Nearly all of the characters in the movie react very poorly to their plan, although they (the other characters) don't seem to really understand why they feel that way. Frank and April find renewed love and vigor in their relationship with this new wind of hope, but all the other characters in the move, except for John, the "insane" guy, develop a subconscious resentment toward the Wheelers, and declare it childish, and unrealistic. The whole thing soon falls apart when April becomes pregnant and Frank stumbles onto a new path for success at work.

Kate Winslet's portrayal of April Wheeler may be the greatest female acting performance I've ever seen. It's hard to imagine a more convincing, visceral display to be conducted with such personal investment. She's disturbing and awe inspiring. April Wheeler is beautiful and uncontrollable - a brilliant light, and a black, bleak pit. She loves her family, but is utterly shattered when Frank backs out of their plan to escape to Paris.

Frank is ultimately revealed to be a coward. DiCaprio's performance is equally gripping: raw, sincere, and intense to the point of offending me personally. I really don't understand how this movie did not receive more awards.

As I write this, my opinion on who is right in this movie changes. I see faults in both April and Frank, but I'm challenged to think that any fault I find in April, like that she should not have reacted so strongly, that she pinned too much on the move, is really a fault in myself, as if I am as cowardly as Frank for even thinking those things. April has never been anywhere, but Frank has been because he went overseas for The War. It's unfair to not consider the level of excitement and hope this would generate for April, who is by all accounts a worldly woman who has never seen the world - I mean her potential is obvious and the suffocation she is experiencing is obvious.

The abortion is a very difficult issue, and I ultimately can't agree with her wanting to go through with it. What makes it complicated is the fact that Frank refuses to entertain the idea of having the baby in Paris, so the pregnancy becomes a roadblock to leaving. I really don't understand why, since ultimately it would just be a wrinkle in their plans, but not a show stopper. It could just be a point where Frank feels so out of character in the relationship that he feels he must assert himself as the head of the household. Frank's attempt to exert control over April results in tragedy every time he tries to do it.

Frank lost April when he backed out of the move to Paris. April had invested so much in the move that Frank's reversal broke her hope for the future. She began to resent Frank. She began to resent him with bitter ferocity. They finally tear each other down in a climactic fight that leaves both of them lost.

The next morning April has calmed down, and Frank comes downstairs to find her in a good mood, no longer hating him, and she makes them both a nice breakfast. By all accounts Frank should stay home that day and work this out... Right??? But April doesn't like talking, so I don't know how that would've worked. Anyway it doesn't happen because this is the big day Frank is supposed to get his promotion.

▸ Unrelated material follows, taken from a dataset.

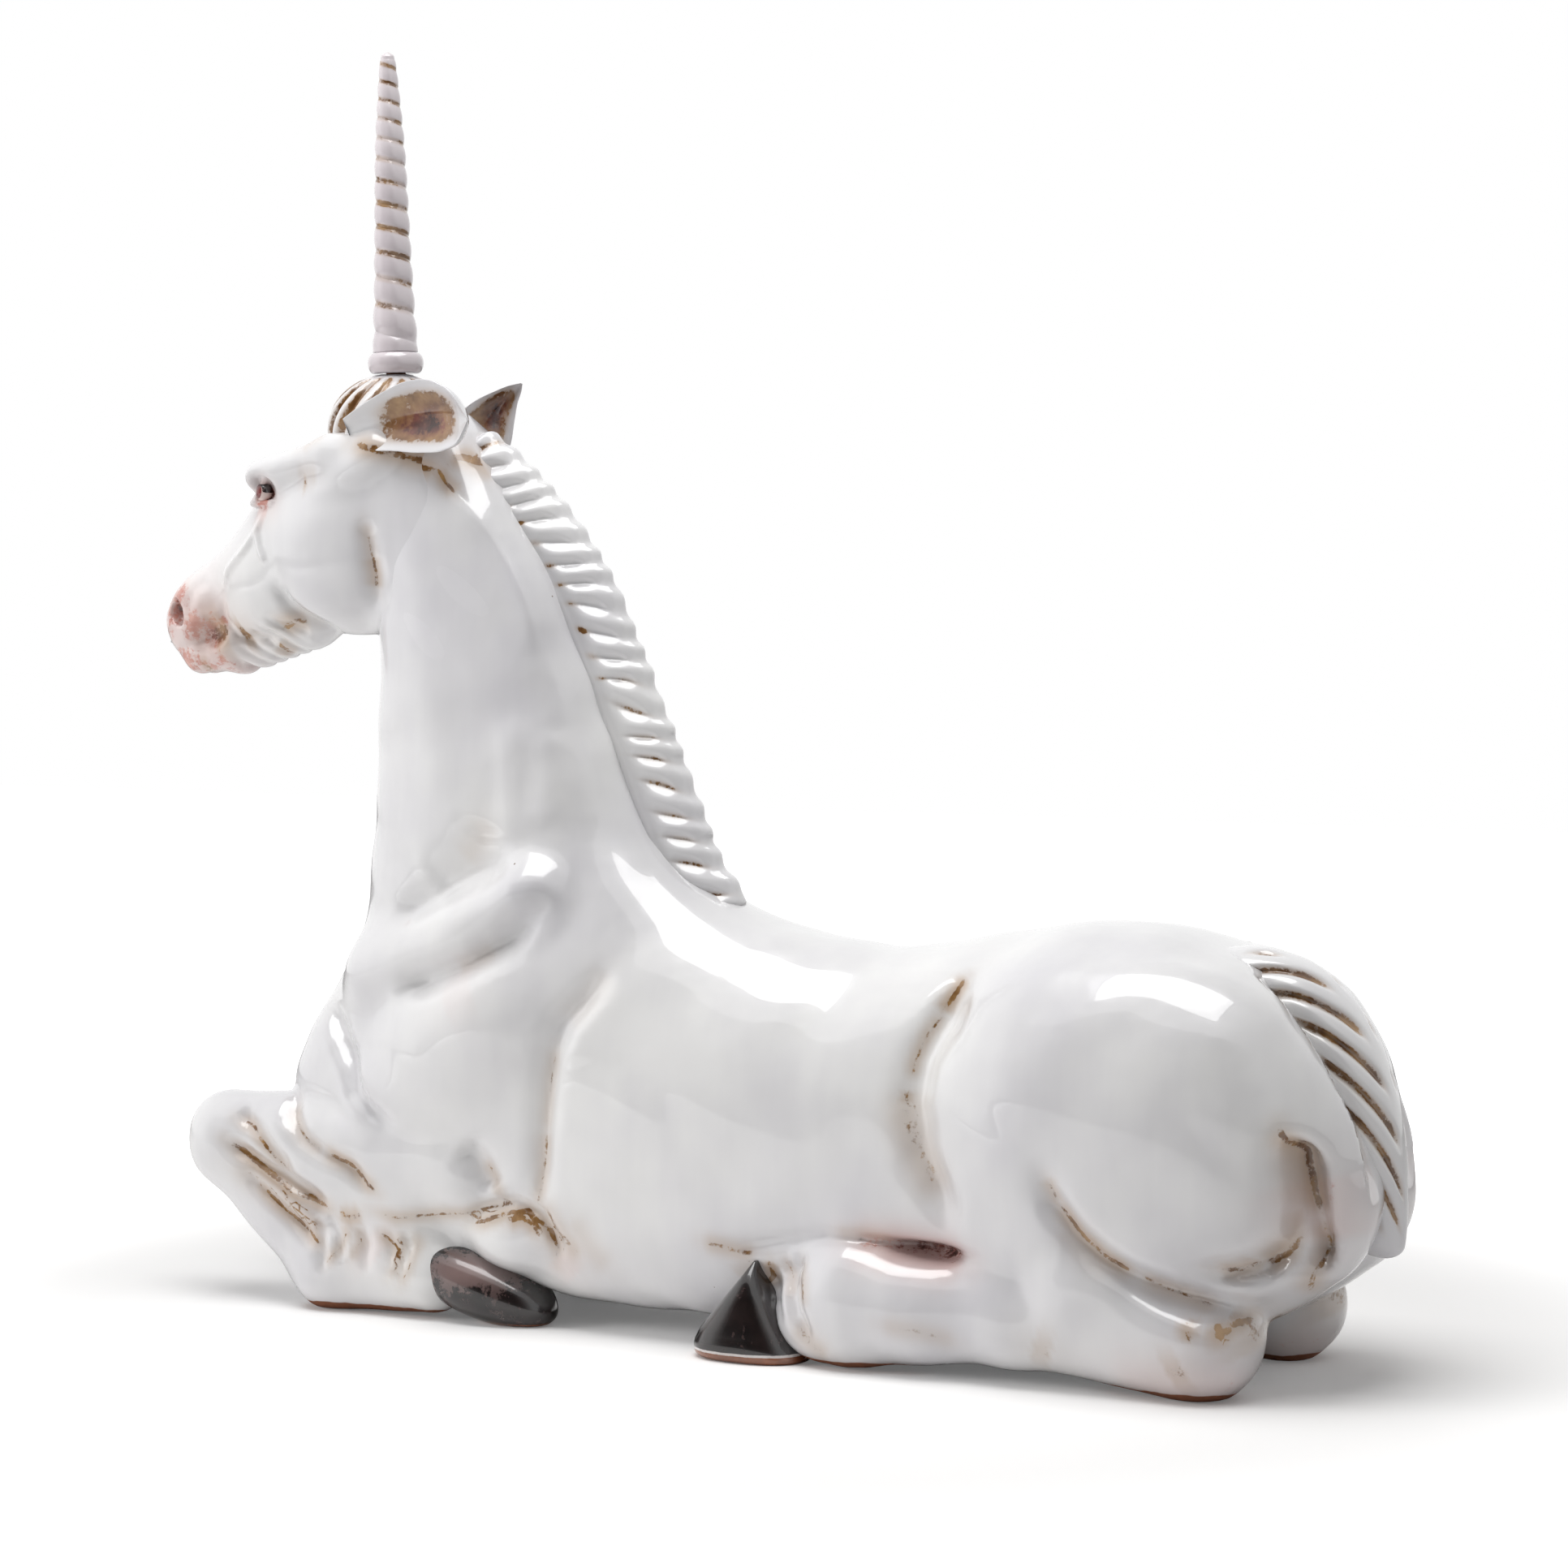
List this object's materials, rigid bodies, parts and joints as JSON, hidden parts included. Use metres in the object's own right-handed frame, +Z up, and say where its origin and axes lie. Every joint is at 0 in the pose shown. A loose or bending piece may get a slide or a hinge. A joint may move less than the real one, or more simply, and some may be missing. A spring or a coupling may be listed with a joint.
{
  "type": "unicorn figurine",
  "caption": "Reclining unicorn figurine in glazed earthenware: hollow body on folded legs, ribbed mane, close-lying tail, and a twisted horn on a peg that lifts out and turns.",
  "frame": {"origin": "on the floor, under the middle of the figure's bounding box", "axes": "+Z up, -X towards the nose, +X towards the tail, -Y towards the figure's left side"},
  "size_m": [0.6941, 0.186, 0.6418],
  "materials": {
    "white_glaze": "glossy white glaze with ochre stain in the grooves",
    "horn_glaze": "glossy white glaze with a brown line in the groove",
    "hoof_glaze": "glossy brown-black glaze",
    "eye_glaze": "glossy red-brown glaze",
    "bare_clay": "unglazed red clay"
  },
  "bodies": {
    "figure": {"torso": "white_glaze", "neck": "white_glaze", "head": "white_glaze", "mane": "white_glaze", "forelock": "white_glaze", "tail": "white_glaze", "ear_left": "white_glaze", "ear_right": "white_glaze", "eye_left": "eye_glaze", "eye_right": "eye_glaze", "haunch_left": "white_glaze", "haunch_right": "white_glaze", "hind_leg_left": "white_glaze", "hind_leg_right": "white_glaze", "hind_hoof_left": "hoof_glaze", "hind_hoof_right": "hoof_glaze", "foreleg_left": "white_glaze", "foreleg_right": "white_glaze", "fore_hoof_left": "hoof_glaze", "fore_hoof_right": "hoof_glaze"},
    "peg": {"horn_peg": "bare_clay"},
    "horn": {"horn": "horn_glaze"}
  },
  "joints": [
    {"name": "horn_lift", "type": "slide", "parent": "figure", "child": "peg", "axis": [-0.0262, 0, 0.9997], "range_m": [0, 0.05]},
    {"name": "horn_turn", "type": "hinge", "parent": "peg", "child": "horn", "pos_m": [-0.2017, 0, 0.4768], "axis": [-0.0262, 0, 0.9997], "continuous": true}
  ]
}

John, the "insane" guy, played by Michael Shannon, is possibly the most sane person in the movie. He is the only person who is interested in their plan to move to Paris, and his vocal disgust at their change of plans ignites the climactic fight between Frank and April. You have to wonder if his so-called "insanity" is affected by the ridiculous expectations and shallowness of the culture. He actually shows no sign of mental illness that I can discern except for his erratic outbursts, but - although rude - they are actually sharp, objective observations.

I can't write anymore about this in blog format. Go watch the movie. Hopefully you'll be as affected by it as I am.

4 comments:

whoaitstheresa said...

I couldn't agree more with what you've written. Well said!

skmckinn said...

Yeah, you should read the book. It makes you even sicker--and you end up NOT liking EITHER April or Frank. In fact, you should read everything you can find by Richard Yates. He's like...John Updike on cocaine.

But you forget one thing in your consideration--April has already cast Frank and the family as her reason for a failed acting career. So she does something, at the outset, as cowardly as Frank does at the end.

I think the book is about the way we externalize blame when we fail ourselves. We construct obstacles...

Blech.

Digitizdat said...

Huh. I didn't realize that April blamed the family for her failed acting career. It makes perfect sense, but for some reason I didn't see it. I am so glad you said that the book is great, because I was really hoping you would say that. I'm looking forward to reading it!

Jennifer Lynn said...

Oh, this is a great movie and beautifully acted, but I could never watch it more than once! It made me hurt!